I am seeing East Coast USA/Canada LORAN signals, notably Fox Harbor
(18dB SNR) and Cape Race in Newfoundland, with Comfort Cove, Caribou,
and Nantucket also occassionaly visible at night. In the other
direction, the Saudi Arabian chains and Russian signals up to 40E are
visible.

Porting the program to the soundcard would make it more readily
available to others, but I may not be able to do a good job of this
myself because my PC is not fast enough. It would help if another
programmer with Win 9X and a decent Pentium were to pick up this
project rather than me.
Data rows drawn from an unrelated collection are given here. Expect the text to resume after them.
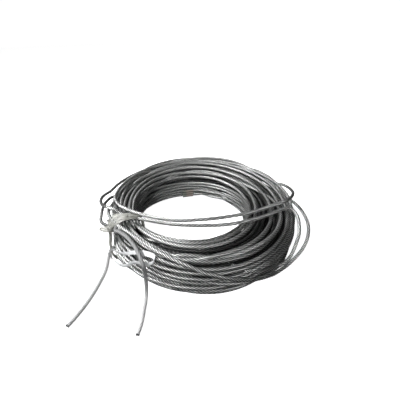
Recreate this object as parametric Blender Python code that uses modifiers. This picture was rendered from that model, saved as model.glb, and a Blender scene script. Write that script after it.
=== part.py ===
"""Hand-wound coil of thin galvanised wire rope, lying flat and tied with a strip of film."""

import math

import bmesh
import bpy
import numpy as np
from mathutils import Matrix, Vector

MM = 0.001

# Rope and coil
ROPE_DIAMETER = 4.0 * MM
COIL_OUTER_RADIUS = 115.0 * MM
COIL_BORE_RADIUS = 68.0 * MM
COIL_HEIGHT = 48.0 * MM
COIL_EDGE_RADIUS = 12.0 * MM
TURNS_SHOWN_ROUND_SECTION = 28
COIL_STEPS = 40
RIDGE_ANGLES = (-66.0, -24.0, 24.0, 66.0)

# Clearance between touching pieces
CLEARANCE = 0.3 * MM

# Film that ties the bundle, and its knot
TIE_AZIMUTH = 213.0
TIE_WIDTH = 10.0 * MM
TIE_THICKNESS = 0.5 * MM
TIE_SLOT_DEPTH = 1.2 * MM
TIE_SHOULDER_WIDTH = 8.0 * MM
TIE_SHOULDER_HEIGHT = 12.0 * MM
KNOT_SIZE = (6.0 * MM, 10.0 * MM, 9.0 * MM)

# Ribbon folded against the outer wall
RIBBON_WIDTH = 5.0 * MM
RIBBON_THICKNESS = 0.4 * MM
RIBBON_FOLD_GAP = 1.2 * MM
RIBBON_FOLD_ANGLE = 1.2

# Runs of the ribbon: azimuth in degrees, and height as a share of the coil's
RIBBON_UPPER_RUN = (
    (217.0, 0.483), (224.2, 0.642), (230.5, 0.781), (234.8, 0.881),
    (238.1, 0.938), (242.4, 0.965), (245.1, 0.971), (248.0, 0.967),
)
RIBBON_LOWER_RUN = (
    (248.4, 0.902), (246.0, 0.844), (241.3, 0.804), (237.6, 0.727),
    (234.2, 0.588), (229.3, 0.406), (224.0, 0.267), (218.5, 0.179),
)

# Patch of tape on the wall of the bore
TAPE_AZIMUTHS = (99.5, 111.5)
TAPE_HEIGHT = 12.0 * MM
TAPE_THICKNESS = 0.4 * MM

# Routes of the loose rope, in millimetres from the coil's axis on the floor
ROUTE_SPACING = 11.0 * MM
UPPER_TURN = (
    (80.7, 86.5, 37.0), (93.0, 72.6, 37.4), (103.2, 57.2, 38.2), (109.0, 43.4, 39.6),
    (114.7, 36.9, 41.8), (119.1, 25.7, 44.6), (120.1, 14.1, 47.4), (118.8, 3.3, 50.0),
    (113.8, -7.9, 52.4), (107.5, -16.2, 54.0), (100.1, -22.3, 54.8), (91.3, -25.2, 53.2),
    (78.3, -29.3, 50.9), (64.8, -35.6, 50.5), (44.9, -42.4, 50.5), (18.1, -48.6, 50.5),
    (-7.9, -51.5, 50.5), (-22.9, -51.9, 50.5), (-38.4, -48.8, 50.5), (-52.0, -44.9, 50.5),
    (-62.5, -41.0, 50.5), (-73.4, -35.6, 50.5), (-82.3, -30.1, 50.5), (-89.9, -24.3, 50.5),
    (-96.1, -16.6, 50.5), (-99.7, -7.8, 50.6), (-100.4, 2.7, 50.7), (-98.8, 14.2, 50.8),
    (-95.2, 26.7, 50.8), (-89.9, 38.8, 50.7),
)
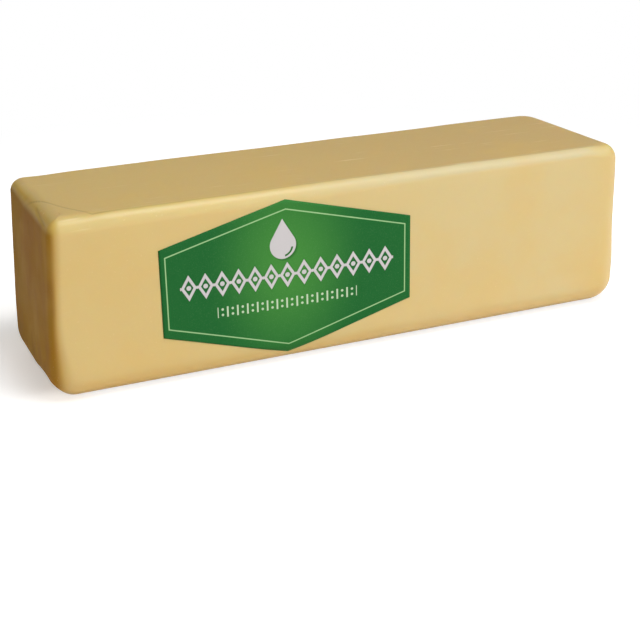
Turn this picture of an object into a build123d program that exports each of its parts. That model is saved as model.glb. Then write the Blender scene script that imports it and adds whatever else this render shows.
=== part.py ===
from build123d import *

import os
from math import radians, tan

# A pressed loaf of cheddar, square in section, with a six-sided label on its front face.
# Millimetres. X runs along the block, -Y is the front, Z is up from the base.
# The origin is on the base, under the middle of the block.

# Cheese block
block_length = 355.6  # between the ends, at half the height
block_depth = 101.6  # front to back
block_height = 101.6  # base to top
end_lean = 3.4  # degrees that each end leans inwards towards the top
top_corner_radius = 10.0  # upright corners, seen from above, at the top
base_corner_radius = 17.5  # the same corners at the base, where the loaf has settled
top_edge_radius = 9.5  # rounding all round the top face
base_edge_radius = 14.0  # rounding all round the base
edge_margin = 0.2  # how far an edge's rounding stays under the corner that it turns

# Label
label_width = 149.4  # between the two upright sides
label_height = 89.8  # between the lower and the upper point, as seen from the front
label_side_height = 48.8  # each upright side
label_corner_radius = 0.6  # the die-cut corners are barely rounded
label_shift = -43.5  # middle of the label along the block
label_rise = 0.9  # middle of the label above half the block's height
label_thickness = 0.2
adhesive_thickness = 0.02  # between the cheese and the back of the label

# An edge can't be rounded wider than the corner that it turns, at the height it reaches.
corner_taper = (base_corner_radius - top_corner_radius) / block_height
top_edge = min(top_edge_radius, top_corner_radius / (1 - corner_taper) - edge_margin)
base_edge = min(base_edge_radius, base_corner_radius / (1 + corner_taper) - edge_margin)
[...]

Using a narrowband SSB receiver is not an
ideal way to monitor LORAN but there is the interesting possibility
of building a simple direct-conversion receiver, perhaps with
quadrature mixers. This, with a fast PC, would be capable of
demodulating the full +/- 10kHz LORAN spectrum. Contrary to
conventional weak-signal experience, the sensitivity will be rather
better with a wider bandwidth and the time resolution will also be
much improved, to the extent that separate pulses for surface waves
and skywaves should be visible on many signals. I propose to
experiment with this approach myself in order to verify that this
idea will work. I am not sure, for example, whether the lack of a DC
path through the soundcard will be a problem. I also propose to lock
the oscillator in the direct-conversion receiver back to a tone
output from the soundcard itself. This in turn makes it possible to
reference the software timing to the received 100kHz RF phase rather
than just to the received pulse envelope. This eliminates a further
source of drift/error and opens up interesting possibilities for
studying received signal phase and for truly coherent transmission
and reception of other signals using LORAN as a common reference for
time and frequency.

Pass this on to the LF group if you think they might be interested.